Correlating Selective Electrocatalysis of Dopamine and Ascorbic Acid Electrooxidation at Nanoporous Gold Surfaces with Structural-Defects

Abstract

Interlinking kinetics of electrode processes of electroactive compounds with structural properties of the electrode materials like nanoporous gold (NPG) can be a smart strategy to design an electrocatalyst for specific applications. Accordingly, NPG materials electrochemically synthesized and characterized to confirm their structure and morphology were employed as platform to investigate the electrode reactions of ascorbic acid (AA) and dopamine (DA). A systematic study revealed that DA heterogeneous electron transfer (HET) rate is slower and independent of the electrode materials, whereas AA oxidation process becomes faster as a function of the NPG thickness.

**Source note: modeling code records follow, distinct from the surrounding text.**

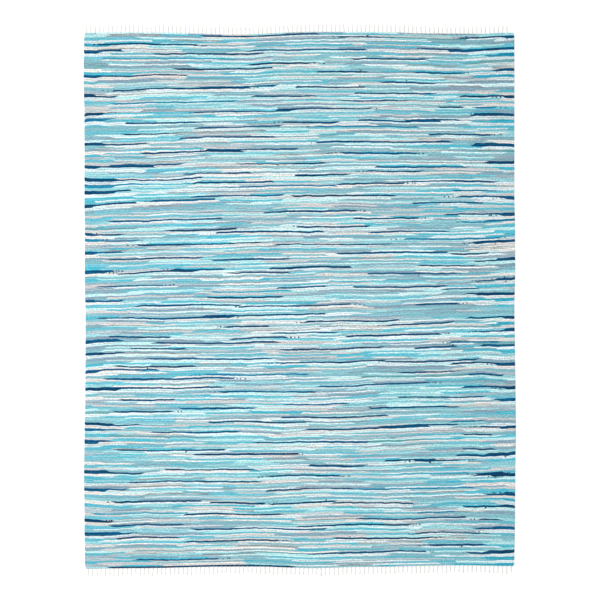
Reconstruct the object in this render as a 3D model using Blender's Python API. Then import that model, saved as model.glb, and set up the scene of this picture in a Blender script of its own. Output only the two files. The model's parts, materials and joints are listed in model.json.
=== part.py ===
"""A rag rug lying flat on the floor, as closed solids.

The rug is one woven panel and two fringes. The panel has a raised rib for each row of rag
weft, and a small scallop on its long edges wherever a strip turns back. Each fringe is the
outermost row of weft, parted from the panel by a hair, with the warp strands that come out
of it. Width runs along X, length along Y, and everything rests on z = 0.
All sizes are in metres.
"""

import math
import random
from collections import namedtuple

import bmesh
import bpy

# The woven part, with the two outermost rows, which carry the fringes
WOVEN_WIDTH = 2.440
WOVEN_LENGTH = 3.030
WEFT_ROWS = 356
ROW_PITCH = WOVEN_LENGTH / WEFT_ROWS
CREST_HEIGHT = 0.0070
VALLEY_HEIGHT = 0.0046

# The panel: the rows between those two
PANEL_ROWS = WEFT_ROWS - 2
PANEL_LENGTH = PANEL_ROWS * ROW_PITCH
PANEL_GAP = 0.0003

# A strip turns back every two rows, one row later on the right than on the left.
# A row has two lines of points, a valley and a crest.
TURN_LINES = 4
RIGHT_TURN_LAG = 2
TURN_BULGE = 0.0018
TURN_HEIGHT = 0.0058
CORNER_DRAW = 0.006
CORNER_REACH = 0.030

# How far into the panel its rows follow an uneven end, and how they wander between the ends
END_REACH = 0.70
ROW_DRIFT = 0.0045
DRIFT_ACROSS = 1.10
DRIFT_ALONG = 0.80

# The strands of a fringe
STRANDS = 99
ROOT_WIDTH = 0.0038
ROOT_HEIGHT = 0.0040
STRAND_LEAN = 0.0035
STRAND_SEED = 11

RIB_SHARP_ANGLE = math.radians(75)
FACING = 0.9

# How far each end of the weave stands out past a straight line, from place to place across it
EndPlace = namedtuple("EndPlace", "across far_out near_out")
END_PLACES = (
    EndPlace(-1.220, 0.0005, 0.0107),
    EndPlace(-0.927, 0.0055, 0.0077),
    EndPlace(-0.323, -0.0070, -0.0033),
    EndPlace(0.077, 0.0080, 0.0071),
    EndPlace(0.356, 0.0073, 0.0000),
    EndPlace(0.936, -0.0080, -0.0086),
    EndPlace(1.220, 0.0031, -0.0041),
)

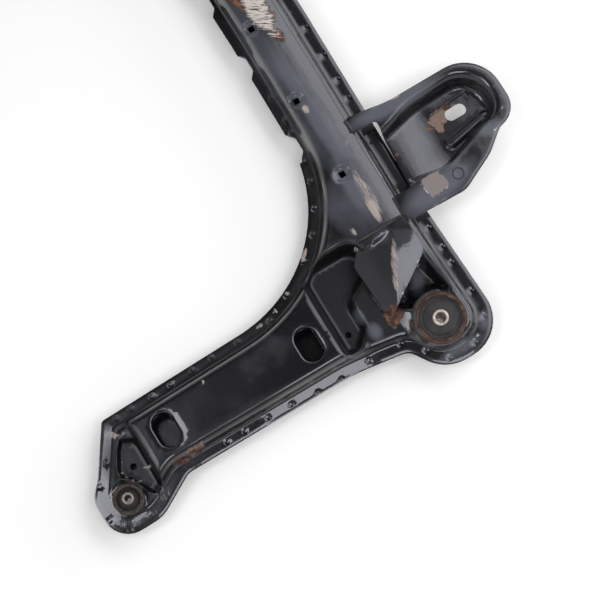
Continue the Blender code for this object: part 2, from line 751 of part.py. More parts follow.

Such observations were correlated with changes in the mass transport and the specific surface interactions of AA and DA with changing film thickness of NPG. DA adsorbs strongly and the electrochemical process is essentially influenced by the larger surface area of the NPG film. On the other hand, AA interacts preferentially with the exposed high energy and more reactive (200), (220) and (311) crystalline facets of gold, which increase in thicker NPG films as demonstrated by High Resolution Transmission Electron Microscopy and X-Ray Diffraction, enhancing the HET rate.